#### Work to do:
Give back all the data exactly, line by line.

#### Raw data:
───
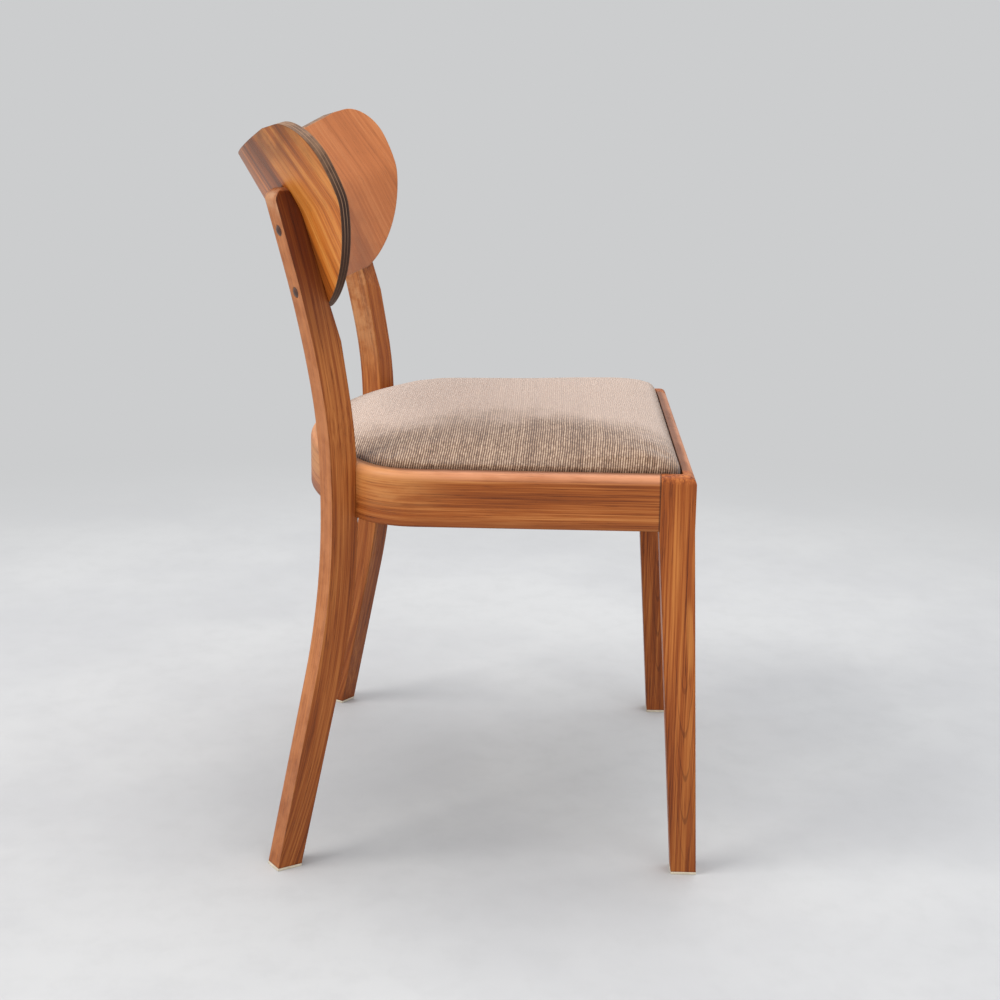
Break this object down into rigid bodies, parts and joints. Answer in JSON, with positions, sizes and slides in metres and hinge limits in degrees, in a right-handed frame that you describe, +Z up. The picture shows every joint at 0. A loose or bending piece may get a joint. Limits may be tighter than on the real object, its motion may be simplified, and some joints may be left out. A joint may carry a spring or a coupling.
{
  "type": "dining chair",
  "caption": "Wooden dining chair with a bent seat hoop, bowed back stiles, a wrapped moulded plywood back and an upholstered drop-in seat.",
  "frame": {"origin": "on the floor, at the middle of the chair's footprint box", "axes": "+Z up; the sitter faces -Y; +X is across the chair, to the sitter's left"},
  "size_m": [0.585, 0.5046, 0.7716],
  "materials": {
    "rail_wood": "satin oil, warm orange-brown, fine grain along the rail",
    "leg_wood": "satin oil, red-brown, grain along the leg",
    "stile_wood": "satin oil, worn lighter at the top",
    "moulded_plywood": "satin lacquer, face grain up the shell, dark layered edge",
    "plug_wood": "dark satin",
    "pale_wood": "raw, matt",
    "board_plywood": "raw plywood, matt",
    "foam": "open-cell upholstery foam",
    "ribbed_chenille": "brown and beige ribbed chenille",
    "dust_cloth": "black non-woven cloth",
    "screw_steel": "zinc plated",
    "insert_brass": "machined",
    "felt": "pressed cream felt"
  },
  "bodies": {
    "root": {"seat_hoop": "rail_wood", "front_rail": "rail_wood", "front_leg_left": "leg_wood", "front_leg_right": "leg_wood", "back_stile_left": "stile_wood", "back_stile_right": "stile_wood", "backrest": "moulded_plywood", "backrest_screws": "screw_steel", "backrest_plugs": "plug_wood", "stile_bolts": "screw_steel", "stile_washers": "screw_steel", "stile_inserts": "insert_brass", "side_dowels": "pale_wood", "front_dowels": "pale_wood", "corner_block_left": "pale_wood", "corner_block_right": "pale_wood", "side_cleat_left": "pale_wood", "side_cleat_right": "pale_wood", "block_screws": "screw_steel", "seat_board": "board_plywood", "seat_foam": "foam", "seat_cover": "ribbed_chenille", "dust_cover": "dust_cloth", "cover_staples": "screw_steel", "seat_screws": "screw_steel", "glide_front_left": "felt", "glide_front_right": "felt", "glide_back_left": "felt", "glide_back_right": "felt"}
  },
  "joints": []
}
───
#### Answer in full:
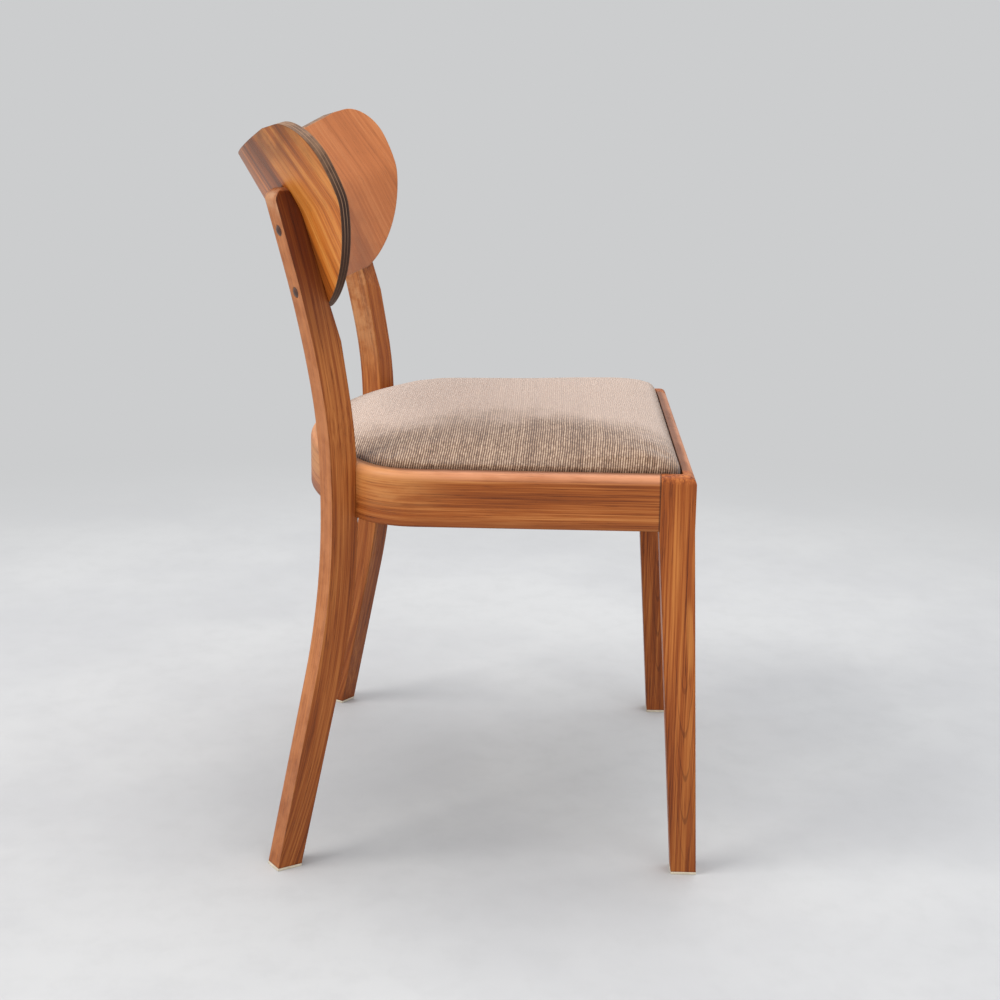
Break this object down into rigid bodies, parts and joints. Answer in JSON, with positions, sizes and slides in metres and hinge limits in degrees, in a right-handed frame that you describe, +Z up. The picture shows every joint at 0. A loose or bending piece may get a joint. Limits may be tighter than on the real object, its motion may be simplified, and some joints may be left out. A joint may carry a spring or a coupling.
{
  "type": "dining chair",
  "caption": "Wooden dining chair with a bent seat hoop, bowed back stiles, a wrapped moulded plywood back and an upholstered drop-in seat.",
  "frame": {"origin": "on the floor, at the middle of the chair's footprint box", "axes": "+Z up; the sitter faces -Y; +X is across the chair, to the sitter's left"},
  "size_m": [0.585, 0.5046, 0.7716],
  "materials": {
    "rail_wood": "satin oil, warm orange-brown, fine grain along the rail",
    "leg_wood": "satin oil, red-brown, grain along the leg",
    "stile_wood": "satin oil, worn lighter at the top",
    "moulded_plywood": "satin lacquer, face grain up the shell, dark layered edge",
    "plug_wood": "dark satin",
    "pale_wood": "raw, matt",
    "board_plywood": "raw plywood, matt",
    "foam": "open-cell upholstery foam",
    "ribbed_chenille": "brown and beige ribbed chenille",
    "dust_cloth": "black non-woven cloth",
    "screw_steel": "zinc plated",
    "insert_brass": "machined",
    "felt": "pressed cream felt"
  },
  "bodies": {
    "root": {"seat_hoop": "rail_wood", "front_rail": "rail_wood", "front_leg_left": "leg_wood", "front_leg_right": "leg_wood", "back_stile_left": "stile_wood", "back_stile_right": "stile_wood", "backrest": "moulded_plywood", "backrest_screws": "screw_steel", "backrest_plugs": "plug_wood", "stile_bolts": "screw_steel", "stile_washers": "screw_steel", "stile_inserts": "insert_brass", "side_dowels": "pale_wood", "front_dowels": "pale_wood", "corner_block_left": "pale_wood", "corner_block_right": "pale_wood", "side_cleat_left": "pale_wood", "side_cleat_right": "pale_wood", "block_screws": "screw_steel", "seat_board": "board_plywood", "seat_foam": "foam", "seat_cover": "ribbed_chenille", "dust_cover": "dust_cloth", "cover_staples": "screw_steel", "seat_screws": "screw_steel", "glide_front_left": "felt", "glide_front_right": "felt", "glide_back_left": "felt", "glide_back_right": "felt"}
  },
  "joints": []
}